The trigger was George Orwell, who served as a police officer with the British colonial authorities in Burma for five years, under his real name, Eric Arthur Blair.
The initial idea of making a project in Yangon came from an article I read in a magazine about the Knowledge Exchange Movement, an underground activist publishing agency in Yangon that copied and redistributed political literature to encourage Burmese citizens to think more critically about the society they lived in. Part of their project was to reprint an old, rare copy of George Orwell’s Animal Farm in a Burmese translation. As the government at that time censored all publications they had to work in total secrecy and copy the book in copy-shops away from any prying eyes, not so unlike the setting of Orwell’s Nineteen Eighty-Four.
The original printing of the Burmese version of Animal Farm was funded by the United States and distributed as anti-socialist propaganda in the 1950s, during the short, chaotic period before the military coup. But the young intellectuals of the time did not warm to it at all, so it didn’t have as much impact as the US probably wished for. It is a kind of historical irony that owning an Orwell book just a few decades later was actually used as evidence that the owner was a Communist. I also read that in Burma many intellectuals looked upon Orwell almost like a prophet, in reference to his Burmese Trilogy. His debut novel Burmese Days describing Burma’s colonial past, Animal Farm’s focus on the military’s failure during the revolution and of course the dystopian Nineteen Eighty-Four, which they said was an accurate description of their suppressed life in Burma.

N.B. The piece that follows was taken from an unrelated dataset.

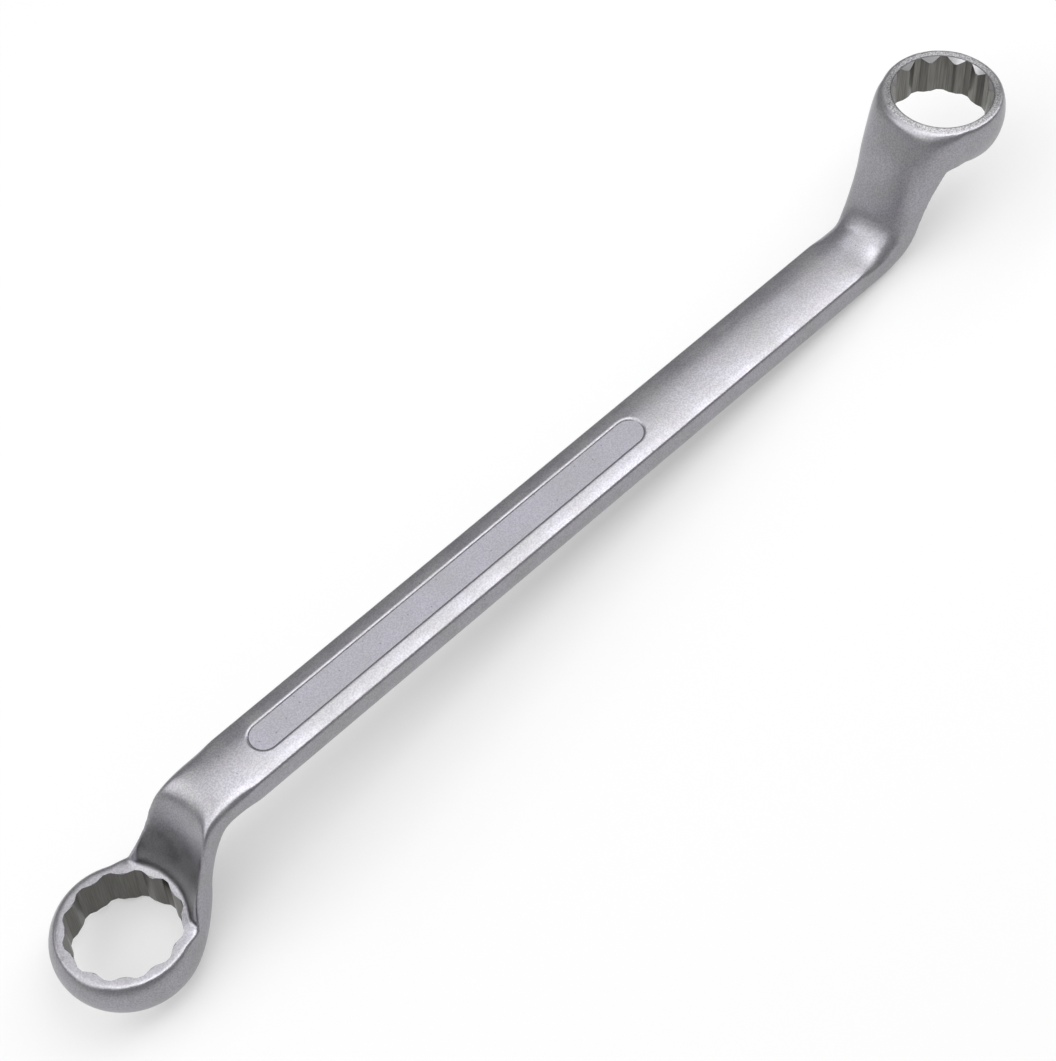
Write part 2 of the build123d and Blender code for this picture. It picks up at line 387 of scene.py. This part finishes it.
for name, end in ends.items():
    back_face = -end["depth"] / 2
    end["flat"] = end["depth"] / 2 - FACING_DEPTH
    end["mouth"] = min(end["tip"] + end["lead_in"] * LEAD_IN_SHARE,
                       end["groove"] + MOUTH_PAST_GROOVE)
    star = twelve_points(end)
    cut(new_piece(name + "_broach", *along_bore(end, [
        (star, end["flat"] + CLEAR), (star, back_face - CLEAR / 2)])))
    core = end["tip"] - CORE
    back_mouth = end["tip"] + BACK_LEAD_IN
    profile = [(FACING_RADIUS, end["flat"] + CLEAR), (FACING_RADIUS, end["flat"]),
               (end["mouth"], end["flat"]),
               (core, end["flat"] - (end["mouth"] - core) / LEAD_IN_SHARE),
               (core, back_face + back_mouth - core),
               (back_mouth, back_face), (back_mouth, back_face - CLEAR / 2)]
    cut(new_piece(name + "_facing_tool", *along_bore(end, [
        (circle(radius, TURNED_SIDES), height) for radius, height in profile])))

# The panels: a long round-ended field on each broad face, coined flat and sunk into the steel by
# the finishing die. Its floor is level, its foot is sharp and its lip is well rounded.
LIP_WIDTH = 1.0
LIP_STEPS = 10
LIP_ROUNDING = 2.2
LIP_FOOT = 0.6
LIP_MARGIN = 0.4
COINING_SKIN = 0.02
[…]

Further on, it is also said that the democratic movement, the 88 Generation, which was the prime target of Burma’s regime and its Ministry of Truth, was inspired by Orwell too. In the 1988 uprising the military massacred thousands of 88-Generation members and Aung San Suu Kyi was sentenced to a fifteen-year long house arrest. In 1989, a year after the massacre, a spokesman for the regime uttered the following message on behalf of the government: ‘Truth is the only truth within a certain time. What was once true, need not be true a few months or years later’. In Orwell’s Nineteen Eighty-Four, the ruling party had the slogan: ‘He who controls the past controls the future. He who controls the present controls the past.’ These overlapping connections between reality and Orwellianity motivated me to research the political – and its gestures in contemporary Burmese artistic production, the possibilities for cultural activism.

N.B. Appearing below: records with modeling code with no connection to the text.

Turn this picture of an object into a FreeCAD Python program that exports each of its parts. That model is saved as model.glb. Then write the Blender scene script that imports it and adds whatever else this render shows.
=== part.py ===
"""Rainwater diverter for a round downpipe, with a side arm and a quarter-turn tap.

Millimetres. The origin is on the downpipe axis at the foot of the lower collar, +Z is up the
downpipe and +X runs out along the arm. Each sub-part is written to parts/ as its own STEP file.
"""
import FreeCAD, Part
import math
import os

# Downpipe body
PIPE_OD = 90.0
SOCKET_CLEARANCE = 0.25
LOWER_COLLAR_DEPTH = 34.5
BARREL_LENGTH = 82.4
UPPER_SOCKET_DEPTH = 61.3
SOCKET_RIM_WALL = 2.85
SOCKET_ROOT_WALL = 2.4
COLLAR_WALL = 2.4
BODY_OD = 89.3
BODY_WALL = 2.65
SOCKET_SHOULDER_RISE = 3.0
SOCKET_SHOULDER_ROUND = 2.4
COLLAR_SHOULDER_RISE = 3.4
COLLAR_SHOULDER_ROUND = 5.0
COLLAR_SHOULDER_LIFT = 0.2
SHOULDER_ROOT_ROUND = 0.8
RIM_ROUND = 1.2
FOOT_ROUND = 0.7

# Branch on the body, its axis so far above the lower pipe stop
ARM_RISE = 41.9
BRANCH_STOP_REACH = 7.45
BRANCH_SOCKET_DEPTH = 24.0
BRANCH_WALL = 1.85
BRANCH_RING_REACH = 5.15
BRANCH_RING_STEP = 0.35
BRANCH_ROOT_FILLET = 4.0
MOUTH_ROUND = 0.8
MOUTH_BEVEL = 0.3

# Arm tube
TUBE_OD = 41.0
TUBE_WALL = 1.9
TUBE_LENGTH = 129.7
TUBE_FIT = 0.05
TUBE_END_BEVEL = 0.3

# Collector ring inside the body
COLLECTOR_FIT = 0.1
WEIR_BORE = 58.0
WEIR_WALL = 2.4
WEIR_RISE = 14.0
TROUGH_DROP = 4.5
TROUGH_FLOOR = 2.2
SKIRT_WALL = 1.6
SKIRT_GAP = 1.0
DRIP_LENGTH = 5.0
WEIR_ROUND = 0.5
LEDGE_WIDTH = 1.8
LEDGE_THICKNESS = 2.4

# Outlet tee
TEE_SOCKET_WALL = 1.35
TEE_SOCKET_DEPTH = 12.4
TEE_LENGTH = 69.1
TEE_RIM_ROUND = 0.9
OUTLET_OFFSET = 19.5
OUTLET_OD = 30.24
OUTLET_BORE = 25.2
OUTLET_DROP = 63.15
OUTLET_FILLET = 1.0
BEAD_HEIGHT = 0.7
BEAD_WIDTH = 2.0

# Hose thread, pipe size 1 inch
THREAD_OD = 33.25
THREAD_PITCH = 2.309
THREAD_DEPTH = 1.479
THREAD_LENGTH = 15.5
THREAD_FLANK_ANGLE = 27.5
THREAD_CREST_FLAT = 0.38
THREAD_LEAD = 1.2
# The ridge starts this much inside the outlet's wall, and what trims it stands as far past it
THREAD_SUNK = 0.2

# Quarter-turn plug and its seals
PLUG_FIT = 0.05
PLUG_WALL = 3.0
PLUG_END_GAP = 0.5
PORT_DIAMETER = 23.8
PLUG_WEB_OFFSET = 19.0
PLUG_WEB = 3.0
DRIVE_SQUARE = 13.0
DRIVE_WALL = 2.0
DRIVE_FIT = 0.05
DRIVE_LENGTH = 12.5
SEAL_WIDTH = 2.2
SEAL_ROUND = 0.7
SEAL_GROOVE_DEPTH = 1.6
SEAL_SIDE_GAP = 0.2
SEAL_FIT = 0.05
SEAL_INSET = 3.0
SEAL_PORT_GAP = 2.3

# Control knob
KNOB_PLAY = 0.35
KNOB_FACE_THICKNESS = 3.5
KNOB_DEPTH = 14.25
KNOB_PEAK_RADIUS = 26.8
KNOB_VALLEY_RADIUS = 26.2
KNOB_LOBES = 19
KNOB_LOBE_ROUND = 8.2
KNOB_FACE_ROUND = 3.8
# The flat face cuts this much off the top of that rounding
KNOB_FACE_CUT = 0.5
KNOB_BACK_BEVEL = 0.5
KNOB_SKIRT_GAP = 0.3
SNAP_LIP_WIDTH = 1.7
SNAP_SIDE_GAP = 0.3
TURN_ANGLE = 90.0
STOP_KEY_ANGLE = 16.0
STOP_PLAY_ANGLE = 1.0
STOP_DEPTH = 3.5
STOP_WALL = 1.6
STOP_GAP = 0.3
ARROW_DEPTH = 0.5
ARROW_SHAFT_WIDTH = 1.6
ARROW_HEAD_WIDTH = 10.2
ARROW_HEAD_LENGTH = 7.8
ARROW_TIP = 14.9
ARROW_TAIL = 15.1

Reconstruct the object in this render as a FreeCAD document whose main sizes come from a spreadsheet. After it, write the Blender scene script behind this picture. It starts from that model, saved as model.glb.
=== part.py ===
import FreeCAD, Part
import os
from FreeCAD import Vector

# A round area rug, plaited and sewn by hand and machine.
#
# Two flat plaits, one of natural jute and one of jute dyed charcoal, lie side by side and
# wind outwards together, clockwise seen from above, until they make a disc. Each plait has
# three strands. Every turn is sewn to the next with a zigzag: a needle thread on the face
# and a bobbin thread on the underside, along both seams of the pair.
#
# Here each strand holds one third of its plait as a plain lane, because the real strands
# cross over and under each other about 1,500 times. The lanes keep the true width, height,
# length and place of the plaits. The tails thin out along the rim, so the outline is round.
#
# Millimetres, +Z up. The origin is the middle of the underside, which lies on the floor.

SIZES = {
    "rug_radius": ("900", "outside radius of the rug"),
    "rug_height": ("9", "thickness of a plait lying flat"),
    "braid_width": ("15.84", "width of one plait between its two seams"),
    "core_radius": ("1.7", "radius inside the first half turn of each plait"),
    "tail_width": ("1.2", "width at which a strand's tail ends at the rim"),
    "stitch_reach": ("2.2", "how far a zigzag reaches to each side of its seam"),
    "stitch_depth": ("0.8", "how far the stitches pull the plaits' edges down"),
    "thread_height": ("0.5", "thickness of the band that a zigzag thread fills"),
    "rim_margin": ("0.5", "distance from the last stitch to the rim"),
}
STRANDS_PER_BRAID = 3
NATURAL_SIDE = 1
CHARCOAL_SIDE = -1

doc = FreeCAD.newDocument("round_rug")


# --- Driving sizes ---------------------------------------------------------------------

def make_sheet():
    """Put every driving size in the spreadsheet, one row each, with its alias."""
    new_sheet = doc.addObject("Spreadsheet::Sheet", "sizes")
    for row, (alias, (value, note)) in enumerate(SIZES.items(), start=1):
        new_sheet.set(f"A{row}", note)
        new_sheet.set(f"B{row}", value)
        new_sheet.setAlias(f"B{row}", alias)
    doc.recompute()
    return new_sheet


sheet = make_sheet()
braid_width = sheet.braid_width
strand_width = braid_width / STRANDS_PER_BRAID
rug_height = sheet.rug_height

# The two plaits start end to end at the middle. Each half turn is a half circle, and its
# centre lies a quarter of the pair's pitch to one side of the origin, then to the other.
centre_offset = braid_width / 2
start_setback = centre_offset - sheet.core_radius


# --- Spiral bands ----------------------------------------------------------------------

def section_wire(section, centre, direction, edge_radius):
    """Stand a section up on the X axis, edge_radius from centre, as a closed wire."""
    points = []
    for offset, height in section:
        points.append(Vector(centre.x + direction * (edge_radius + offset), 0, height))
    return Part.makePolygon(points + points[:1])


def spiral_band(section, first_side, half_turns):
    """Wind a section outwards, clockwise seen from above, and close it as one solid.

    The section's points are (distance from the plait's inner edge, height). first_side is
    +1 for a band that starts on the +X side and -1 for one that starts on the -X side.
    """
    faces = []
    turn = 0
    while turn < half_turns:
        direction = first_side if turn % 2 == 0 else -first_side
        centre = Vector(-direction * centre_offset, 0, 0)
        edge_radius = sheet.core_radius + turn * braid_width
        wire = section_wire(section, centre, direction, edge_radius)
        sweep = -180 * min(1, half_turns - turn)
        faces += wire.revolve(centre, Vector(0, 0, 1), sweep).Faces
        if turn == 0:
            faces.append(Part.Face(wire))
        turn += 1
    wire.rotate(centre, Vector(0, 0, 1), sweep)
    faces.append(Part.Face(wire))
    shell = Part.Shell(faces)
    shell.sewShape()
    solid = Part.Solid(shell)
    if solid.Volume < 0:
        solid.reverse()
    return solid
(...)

Could you tell me how you met the artists in your film Burmese Days?
I always do a lot of research before I get to the stage where I actually shoot the film. The purpose is to have a big pool of ideas and facts that I can use later if I need to, as filming guerilla style, as I do, can sometimes result in the unexpected, and I need to be prepared for that. I have done this for some time now, so I am getting better at improvising and seeing the potential in a suddenly evolving context. During my research I try to gather as much background information on the place, people and the political context I am working in as I can. I read the available literature, guides, reports, newspapers, statistics, watch films, talk to people, contact organisations and institutions that work with issues that I am interested in.

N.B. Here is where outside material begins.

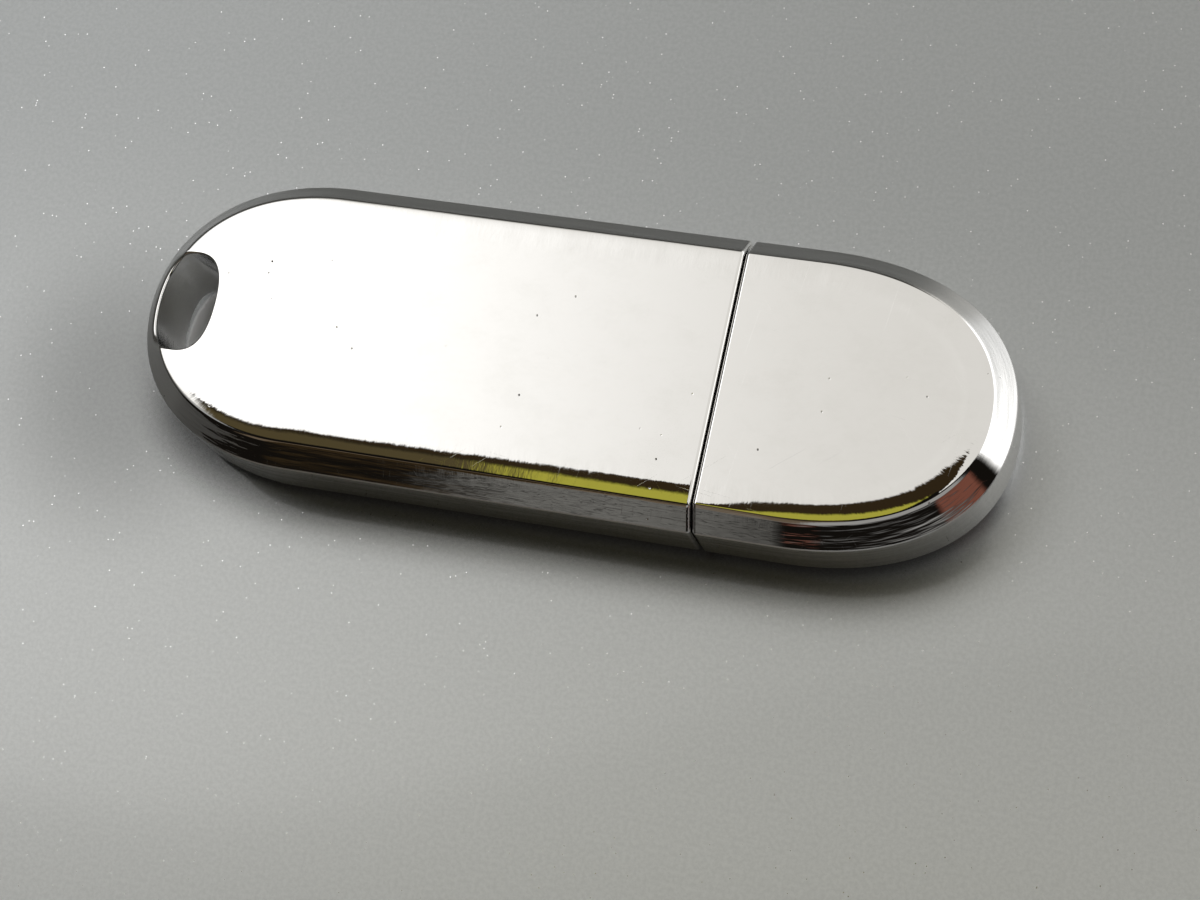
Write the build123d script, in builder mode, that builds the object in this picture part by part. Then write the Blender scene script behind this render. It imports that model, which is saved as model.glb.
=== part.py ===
from build123d import *
import os

# Capped USB flash drive, millimetres. X runs from the key-ring end to the cap's nose,
# Y across the width, Z up. The origin is under the middle of the drive, on its underside.

# --- driving dimensions ---------------------------------------------------------------
overall_length = 58.8
overall_width = 20.0
thickness = 7.4
cap_length = 18.9
seam_gap = 0.12            # open joint line between the body and the cap
bevel_inset = 1.5          # how far each bevel comes in from the outline
bevel_height = 1.7
wall = 0.75                # zinc casting
tail_length = 12.2         # rounded end with the key-ring hole
nose_length = 13.6         # rounded end of the cap
tail_fullness = 0.59       # Bezier handle share: 0.552 is an ellipse, 1 is a square corner
nose_fullness = 0.62
edge_break = 0.15          # softened mouth edges of both castings

keyring_centre = 3.05      # from the tip of the tail
keyring_half_x = 2.1
keyring_half_y = 3.42
keyring_fullness = 0.7
tail_web = 2.4             # solid metal between the key-ring hole and the hollow

plug_width = 12.0          # USB type A plug
plug_height = 4.5
plug_reach = 12.0          # length that stands out of the drive
plug_length = 18.7
plug_sheet = 0.3

spigot = 2.0               # step of the plastic insert that the cap slides over
running_gap = 0.08         # spigot to cap casting, and plug to the cap's liner ribs
seat_gap = 0.03            # parts that are fitted once and stay
loose_gap = 0.1            # parts that only have to clear each other
cut_over = 1.0             # how far a cut runs past the face it opens

tongue_thickness = 1.9     # plastic tongue inside the plug
pin_width = 1.0
pin_thickness = 0.25
pin_sunk = 0.1             # how deep the contacts lie in the tongue's top
pin_places = {"vbus": 3.5, "data_minus": 1.0, "data_plus": -1.0, "ground": -3.5}
pin_setback = {"vbus": 1.3, "data_minus": 2.3, "data_plus": 2.3, "ground": 1.3}

board_thickness = 0.8
board_width = 14.0
board_back = -19.6
board_ledge = 0.4          # how far the case halves reach over the board's edges
board_tab = 2.3            # length of the board's front tab, inside the back of the plug
chip_standoff = 0.05
chip_height = 1.0
lead_thickness = 0.12
lead_width = 0.2
lead_pitch = 0.5

# --- derived --------------------------------------------------------------------------
tail_tip = -overall_length / 2
nose_tip = overall_length / 2
tail_start = tail_tip + tail_length
nose_start = nose_tip - nose_length
seam = nose_tip - cap_length
mouth = seam + seam_gap
mid_z = thickness / 2
bevel_slope = (bevel_inset ** 2 + bevel_height ** 2) ** 0.5

spigot_face = seam + spigot
plug_tip = spigot_face + plug_reach
plug_back = plug_tip - plug_length
plug_y = (-plug_width / 2, plug_width / 2)
plug_z = (mid_z - plug_height / 2, mid_z + plug_height / 2)
plug_inner_y = (plug_y[0] + plug_sheet, plug_y[1] - plug_sheet)
plug_inner_z = (plug_z[0] + plug_sheet, plug_z[1] - plug_sheet)

tongue_top = plug_inner_z[0] + tongue_thickness
pin_low = tongue_top - pin_sunk
board_top = pin_low
board_low = board_top - board_thickness
board_front = plug_back - loose_gap
board_tab_front = plug_back + board_tab
board_mid = (board_low + board_top) / 2

cavity_back = tail_tip + keyring_centre + keyring_half_x + tail_web

os.makedirs("parts", exist_ok=True)


def save(part, label):
    """Labels a finished piece and writes it to its own STEP file."""
    part.label = label
    export_step(part, f"parts/{label}.step")


def outline(inset, z):
    """The drive's plan outline at height z, pulled in all round by inset."""
    half = overall_width / 2 - inset
    tail = tail_length - inset
    nose = nose_length - inset
    with BuildSketch(Plane.XY.offset(z)) as plan:
        with BuildLine():
            Line((tail_start, half), (nose_start, half))
            Bezier(
                (nose_start, half),
                (nose_start + nose_fullness * nose, half),
                (nose_start + nose, nose_fullness * half),
                (nose_start + nose, 0),
            )
            Bezier(
                (tail_start, half),
                (tail_start - tail_fullness * tail, half),
                (tail_start - tail, tail_fullness * half),
                (tail_start - tail, 0),
            )
            mirror(about=Plane.XZ)
        make_face()
    return plan.sketch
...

In the early stages of the preparation for Burmese Days I contacted Audun Agre at the Norwegian Burma Committee in Oslo who very generously gave me a long list of contacts in Burma. One of them was the writer and journalist Ma Thida who in turn put me in contact with the hip-hop scene and J-me. Via the Berlin-based filmmaker Lindsey Merrison, who initiated the Yangon Film School, we came into contact with the local filmmaker So Moe Aung who assisted us with the translation and getting in contact with San Zaw Htway. I had a certain idea of who I was interested in getting in touch with before I travelled to Yangon, but I was also open to the idea of meeting people just by chance, as we did with the street-sweeper Maung Oo who just happened to be working that night we filmed. All in all, the artists and musicians we filmed in Burmese Days, were people that we either met via others or as a result of our research. We met up several times with the punk vocalist Skum and Eaid Dhi, who plays the guitar in my film, to talk and to listen to them play and record music. At the time, it was almost impossible for them to do gigs publicly so most of the time they were instead trying out new material in the recording studio.
Why did you portray them in the manner you did? The juxtaposition works beautifully.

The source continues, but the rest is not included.